I am currently in the USA and may actually witness the full pregnancy of my 3rd (and last) child. My first child thought I lived in the computer as he saw me on a web cam more than in real life. I do, however, get to remain in contact with people in Iraq and Afghanistan quite often as my assignment directly supports them. The fact the media thinks it can get away with making up stories while US Soldiers are able to instantly refute them still astounds me. This is unlike Vietnam where it took months until the Soldiers could write back about a false story.

Ironically I think I am in more danger at home than I am in Baghdad. At least there I was armed and could count on others to help if need be.

Chris G

“I am currently in the USA and may actually witness the full pregnancy of my 3rd (and last) child.”

MAZEL TOV! and Best wishes! Hopefully you will soon be able to spend not only more quality but also more quantity time with your family.

P.s., there’s a fellow in my Synagogue who’s an intelligence officer (USAF) who was involved in WMD inspections and so we asked him if there were any in Iraq. Roughly translated, he said “Oh, yeah!”

And, as to the Arabs hating the Persians, I’ve heard that there’s no love lost the other way either.

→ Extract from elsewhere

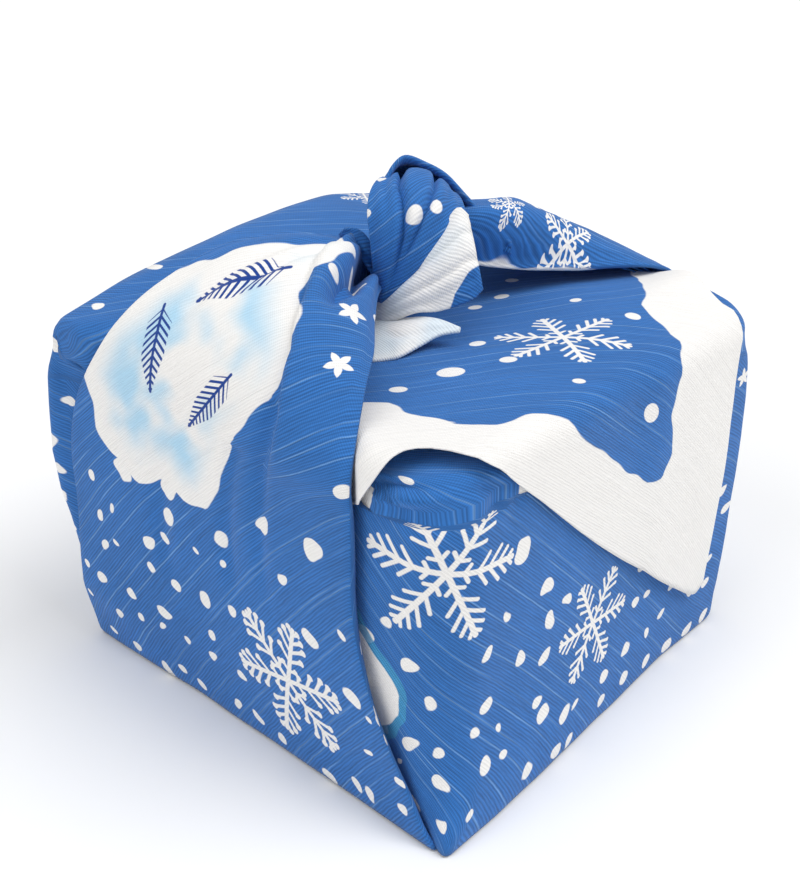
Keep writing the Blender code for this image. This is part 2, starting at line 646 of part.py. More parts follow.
def main():
    for old in list(bpy.data.objects):
        bpy.data.objects.remove(old, do_unlink=True)
    parts = collection_of("furoshiki_wrap")
    folds = collection_of("folds", helper=True)
    cloth, *joined = make_folds(folds)
    folds.objects.unlink(cloth)
    parts.objects.link(cloth)
    join_into(cloth, joined)
    cloth.data.materials.append(material_of("blue_cotton", (0.045, 0.16, 0.46), 0.85))
    box = box_object(parts)
    box.data.materials.append(material_of("plain_card", (0.62, 0.5, 0.36), 0.8))
    for made in (cloth, box):
        made.select_set(False)


main()
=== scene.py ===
"""The look of a wrapping cloth tied round a box, laid out as a Blender add-on.

Its panel makes the printed cloth, gives the box inside its card, and sets up the studio.
Sizes in the tables are millimetres, in the same frame as the solids.
"""

import math
from collections import namedtuple
from functools import reduce

import bpy
import numpy as np
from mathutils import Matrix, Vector


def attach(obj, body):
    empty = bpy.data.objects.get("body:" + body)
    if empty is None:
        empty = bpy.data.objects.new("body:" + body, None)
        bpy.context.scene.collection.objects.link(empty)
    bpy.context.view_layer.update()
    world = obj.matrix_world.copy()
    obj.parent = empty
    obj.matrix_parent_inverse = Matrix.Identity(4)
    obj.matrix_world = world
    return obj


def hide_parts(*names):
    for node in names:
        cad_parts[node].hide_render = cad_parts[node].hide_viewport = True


bl_info = {
    "name": "Furoshiki Wrap",
    "version": (1, 0, 0),
    "blender": (4, 5, 0),
    "location": "View3D > Sidebar > Wrap",
    "description": "Makes a printed wrapping cloth tied round a box, and a plain studio for it",
    "category": "Object",
}

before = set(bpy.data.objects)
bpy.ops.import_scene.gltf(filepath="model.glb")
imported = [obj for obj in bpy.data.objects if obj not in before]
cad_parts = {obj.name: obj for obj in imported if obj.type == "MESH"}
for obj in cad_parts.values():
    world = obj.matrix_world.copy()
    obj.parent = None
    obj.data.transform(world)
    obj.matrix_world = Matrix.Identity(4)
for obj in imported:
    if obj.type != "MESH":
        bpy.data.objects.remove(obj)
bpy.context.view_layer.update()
MM = 0.001

# ---------------------------------------------------------------------------
# Sizes of the wrap
# ---------------------------------------------------------------------------

HALF_W = 165.4 / 2
HALF_D = 167.6 / 2
GAP = 1.5  # from one folded layer to the next
OUTER_X = HALF_W - 0.5
INNER_X = OUTER_X - 2 * GAP
OUTER_Y = HALF_D - 0.5
FLOOR_Z = 0.6
FOOT_ROUND = 3.0  # the soft foot edge
HIDDEN_CORNER = 3.2  # round of a blade's corner behind a tied face
FIRST_Z = 120.5  # top of the first corner
FLAP_Z = 125.5  # top of the flap
BEND = 7.0  # round of the top edges
NEAR_WALL = 118.0  # cloth up the near face, from the box's bottom edge
FAR_WALL = 125.0  # the same up the far face
FOLD_BACK = 70.0  # y where the first corner is folded back on itself
FACE_COLUMNS = slice(16, 78)  # the columns of a blade that lie on its own face
FLAP_COLUMN = 80  # from here a column is folded under the flap's right side
FLAP_RIGHT = 75.0  # where the flap's right side is worked out, before it is brought to FLAP_EDGES
FLAP_UNDER = 34.0  # width of the strip that is folded under
FLAP_SKEW = 60.0  # how far the print runs aside from the far edge to the tip
KNOT_SIDE = np.array([0.671, -0.741, 0.0])  # across the knot, to the right as seen from its front
KNOT_FRONT = np.array([-0.741, -0.671, 0.0])  # toward the corner between the near and the left face
KNOT_MIDDLE = (-0.7, 149.8, 1.6)  # of the turns inside the knot, as side, up and front
KNOT_ROUND = 11.6
KNOT_HALF_HEIGHT = 16.8

# The folds beside the upright edges of a tied face, by height
Fold = namedtuple("Fold", "z near near_deep far far_deep corner")
FOLDS = (
    (0.6, 1.2, 3, 3, 3, 2), (6, 6.2, 9, 2.6, 9, 6), (17, 11.8, 28, 2, 28, 12), (30, 17.8, 46, 2.4, 46, 15),
    (45, 24.6, 62, 3.2, 62, 17), (62, 29.8, 66, 3.3, 66, 17), (77, 31.9, 64, 3.3, 64, 17),
    (90, 31.6, 62, 5.6, 62, 17), (104, 31.6, 56, 11.5, 56, 17), (118, 31.4, 50, 20, 50, 17),
)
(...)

“Ironically I think I am in more danger at home than I am in Baghdad.”

LOL! My dad was with the 1st Marines at Guadalcanal. He told me once that after he came back to the States, when he and my Mom lived in Philadelphia for a while, there were areas you just didn’t go into, especially at night, even with backup.


Thanks. We know it is a girl and I know where I will be when she is a tennager and dating… On the front porch waiting…….

A book you should look at. It is also from a USAF officer on what was found in Iraq.

“Weapons of mass Destruction Found” by (Maj) Bryan Russell (NBC Officer, USAF)

It’s not surprising the cease fire is not holding. Sadr’s militia sees a cease fire much in the same terms as Hezbollah and Hamas (to name a couple) … a time for rearming and continue its terror activities. The cease fire is for the “other side” to follow.